Holocaust survivor Hannah Pick-Goslar, a close friend of Anne Frank who lectured around the world about her experiences during the Holocaust, passed away on Friday, two weeks before her 94th birthday.
The funeral was held at the Mount of Olives on Saturday night.
Pick-Goslar leaves behind three children, 11 grandchildren, and dozens of great-grandchildren.
Pick-Goslar was born in Berlin in 1928. Her family moved to the Netherlands in 1933 following the election of Adolf Hitler as the Chancellor of Germany and the firing of her father from his government position. She met Anne Frank in 1934 and the two girls became best friends and went to school together. Pick-Goslar is mentioned multiple times in Frank's famous diary.
The Goslar family was arrested by Nazi forces in June, 1943 and taken to the Westerbork transit camp. In February 1944 they were sent to the Bergen-Belsen concentration camp, where Pick -Goslar met her friends Anne Frank one more time before the latter died in the death camp.
In a famous story, Pick-Goslar threw packages containing food over a fence at the camp to Anne Frank. The first package was caught by another prisoner who did not give it to Frank, who only caught the third package.

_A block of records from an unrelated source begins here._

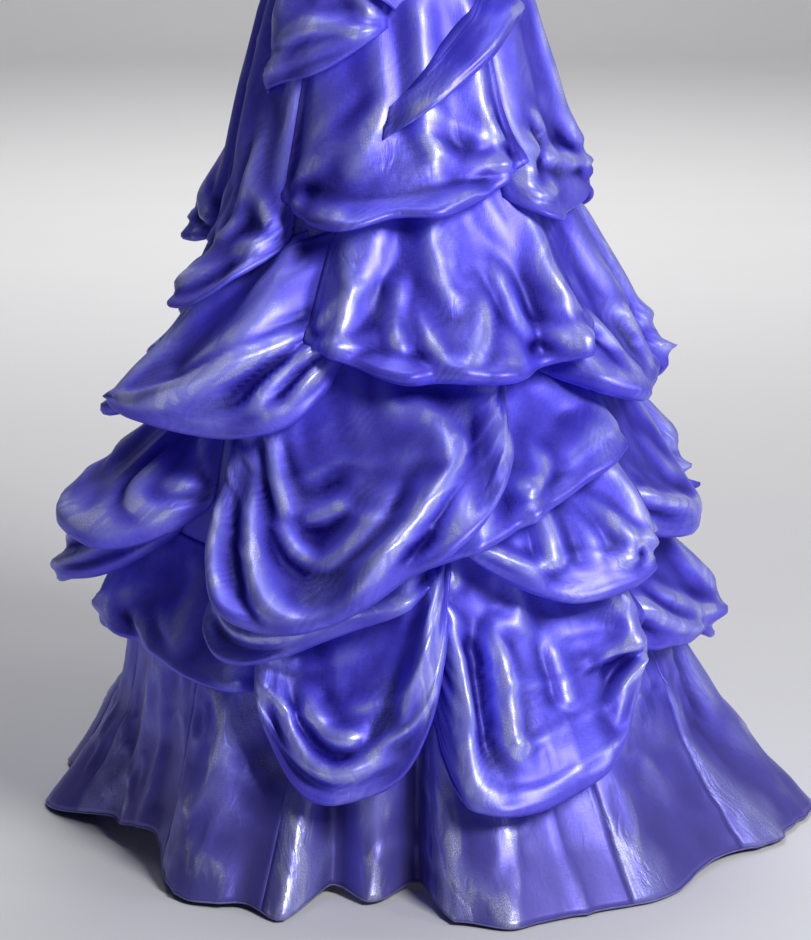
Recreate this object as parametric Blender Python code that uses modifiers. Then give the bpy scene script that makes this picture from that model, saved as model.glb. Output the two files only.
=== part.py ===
"""Floor-length gown: strapless bodice, twelve-gore skirt and tiers of picked-up swags, each a cloth wall.

Units are metres and +Z is up. The origin is the centre of the waist, the front faces -Y.
Angles are in degrees round the body, 0 at centre front and positive towards +X.
Heights in the tables are measured up from the hem.
"""
from collections import namedtuple

import bmesh
import bpy
import numpy as np
from mathutils import Vector
from mathutils.bvhtree import BVHTree

OBJECT_NAME = "pickup_gown"

# Driving dimensions
WAIST_TO_HEM = 1.07
WALL = 0.002
SEAM_GAP = 0.0006
SEAT_GAP = 0.0006
SEAT_SAMPLES = 17
SEAT_DEPTH = 0.75
LAY_GAP = 0.0052
BODICE_GAP = 0.0060
END_DEPTH = 0.016
END_PINCH = 0.55
PUFF_SHARE = 0.80
ROLL_SHARE = 0.36
ROLL_LIMIT = 0.019
RETURN_LENGTH = 0.040
RETURN_LEAN = 0.004
SPREAD_ANGLE = 5.0
SPREAD_HEIGHT = 0.026
RELIEF_STEP_ANGLE = 1.5
RELIEF_STEP_HEIGHT = 0.006
START_OUT = 0.4
SKIRT_TOP = 1.045
FLOUNCE_REACH = 0.31
FLOUNCE_POWER = 1.15
FOLD_DEPTH = 0.009

# General figure under the cloth: half width and half depth by height above the hem
Section = namedtuple("Section", "height half_width half_depth")
FORM = (
    Section(0.00, 0.400, 0.395),
    Section(0.06, 0.366, 0.355),
    Section(0.13, 0.334, 0.322),
    Section(0.20, 0.316, 0.303),
    Section(0.30, 0.300, 0.285),
    Section(0.40, 0.282, 0.265),
    Section(0.50, 0.254, 0.236),
    Section(0.60, 0.224, 0.204),
    Section(0.69, 0.196, 0.176),
    Section(0.78, 0.174, 0.152),
    Section(0.87, 0.158, 0.135),
    Section(0.92, 0.150, 0.126),
    Section(0.97, 0.142, 0.116),
    Section(1.02, 0.133, 0.105),
    Section(1.07, 0.125, 0.095),
    Section(1.12, 0.127, 0.098),
    Section(1.18, 0.137, 0.106),
    Section(1.24, 0.147, 0.113),
    Section(1.34, 0.150, 0.110),
)

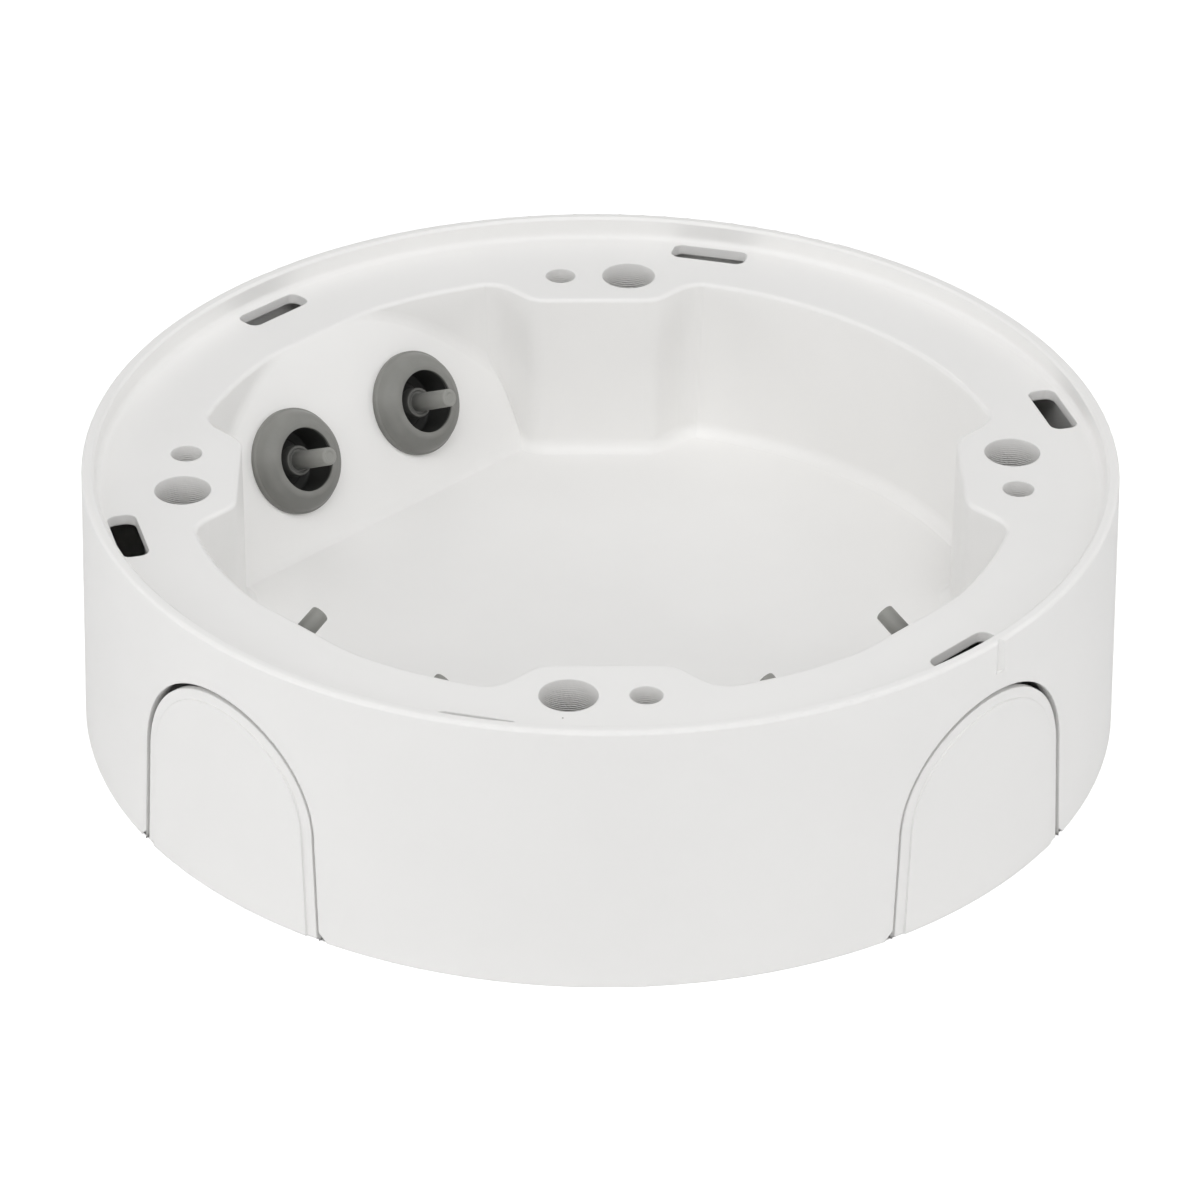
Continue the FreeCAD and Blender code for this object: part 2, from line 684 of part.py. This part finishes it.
def make_arch_prism(name, inset):
    """Solid arch in front of the skirt's middle, smaller than the opening by an inset."""
    body = new_body(name)
    outline = new_sketch(body, name + "_outline", "XZ_Plane")
    draw_arch(outline, "(arch_radius - (%s))" % inset, "(arch_centre - cover_drop)",
              "(arch_half_foot - (%s))" % inset, "cover_foot")
    pad(body, name + "_pad", outline, "far_out")
    return body


def make_box(name, across, along, up, length, width, height):
    box = doc.addObject("Part::Box", name)
    for field, text in (("Length", length), ("Width", width), ("Height", height),
                        ("Placement.Base.x", across), ("Placement.Base.y", along),
                        ("Placement.Base.z", up)):
        box.setExpression(field, sheet_expression(text))
    return box


def common(name, first, second):
    feature = doc.addObject("Part::Common", name)
    feature.Base = first
    feature.Tool = second
    return feature


def make_cover(label, angle):
    """Cover made on the -Y side of the box, then turned to its own side."""
    made_at = 270
    tongue_front = "(skirt_wall + tongue_gap)"
    tongue_back = "(skirt_wall + tongue_gap + tongue_wall)"
    rib_outside = "(arch_radius - cover_gap)"
    panel = common(label + "_panel",
                   make_shell(label + "_panel_shell", "0", "cover_wall",
                              "cover_foot", "box_height"),
                   make_arch_prism(label + "_panel_arch", "cover_gap + cover_border"))
    border = common(label + "_border",
                    make_shell(label + "_border_shell", "cover_step", "cover_wall",
                               "cover_foot", "box_height"),
                    make_arch_prism(label + "_border_arch", "cover_gap"))
    pieces = [panel, border]
    for name, side in (("left", -1), ("right", 1)):
        rib = "(%s - cover_rib)" % rib_outside
        rib_shell = make_shell(label + "_" + name + "_rib_shell", "cover_wall / 2 + cover_step / 2",
                               tongue_back, "cover_foot", "tongue_top")
        rib_start = rib if side > 0 else "-" + rib_outside
        rib_box = make_box(label + "_" + name + "_rib_box", rib_start, "-far_out",
                           "0", "cover_rib", "far_out", "box_height")
        pieces.append(common(label + "_" + name + "_rib", rib_shell, rib_box))
        tongue_shell = make_shell(label + "_" + name + "_tongue_shell", tongue_front,
                                  tongue_back, "cover_foot", "tongue_top")
        length = "(tongue_end - %s)" % rib
        tongue_start = rib if side > 0 else "-tongue_end"
        tongue_box = make_box(label + "_" + name + "_tongue_box", tongue_start, "-far_out",
                              "0", length, "far_out", "box_height")
        pieces.append(common(label + "_" + name + "_tongue", tongue_shell, tongue_box))
    cover = doc.addObject("Part::MultiFuse", label)
    cover.Shapes = pieces
    cover.Refine = True
    cover.Label = label
    cover.Placement = Placement(Vector(0, 0, 0),
                                Rotation(Vector(0, 0, 1), angle - made_at))
    doc.recompute()
    return cover


# Cable grommets
def make_grommet(label, wall_angle, side):
    """Rubber grommet turned about its own axis, then seated in its slanted wall."""
    body = new_body(label)
    section = new_sketch(body, label + "_section", "XZ_Plane")
    under = "well_height - membrane"
    throat = "neck_radius - neck_wall"
    collar_top = "well_height + collar_height"
    back = "-slope_wall"
    draw_outline(section, [
        ("0", under),
        (throat, under),
        (throat, back + " - retainer_depth"),
        ("neck_radius", back + " - retainer_depth"),
        ("retainer_radius", back + " - retainer_edge"),
        ("retainer_radius", back),
        ("neck_radius", back),
        ("neck_radius", "0"),
        ("front_radius", "0"),
        ("front_radius", "front_edge"),
        ("front_radius - shoulder_inset", "shoulder_height"),
        ("crown_radius", "crest_height"),
        ("opening_radius", "crest_height"),
        ("opening_radius - well_taper", "well_height"),
        ("collar_radius", "well_height"),
        ("collar_radius", collar_top),
        ("nub_radius", collar_top),
        ("nub_radius", "nub_tip - nub_chamfer"),
        ("nub_radius - nub_chamfer", "nub_tip"),
        ("0", "nub_tip")])
    revolve(body, label + "_moulding", section)
    base = "create(<<vector>>; %s; %d * grommet_spacing / 2; grommet_height)" % (
        slope_distance("grommet_height"), side)
    lean = "create(<<rotation>>; create(<<vector>>; 0; 1; 0); slope_angle - 90)"
    turn = "create(<<rotation>>; create(<<vector>>; 0; 0; 1); %g)" % wall_angle
    body.setExpression("Placement", sheet_expression(
        "create(<<placement>>; %s * (%s); %s * %s)" % (turn, base, turn, lean)))
    doc.recompute()
    return body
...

Her father and grandparents died in the camps, leaving Pick-Gosler and her younger sister as the sole survivors of their family when they were liberated from the 'Lost Train' in 1945. She was hospitalized for months in Amsterdam following the end of the war, and moved to Mandatory Palestine in 1947, where she trained to become a children's nurse and worked as a nurse at the Bikkur Holim Hospital.
Pick-Goslar married Dr. Walter Pinchas Pick, and the couple settled in Jerusalem. In 1957, she began traveling the world to give lectures describing her experiences during the Holocaust
Pick-Goslar's friendship with Anne Frank has been the subject of numerous films, documentaries, and books, including the Emmy Award-winning 1988 documentary The Last Seven Months of Anne Frank, the 2008 documentary Classmates of Anne Frank, the he 1997 book Memories of Anne Frank: Reflections of a Childhood Friend, which was based on interviews with her, and the 2021 book My Best Friend Anne Frank.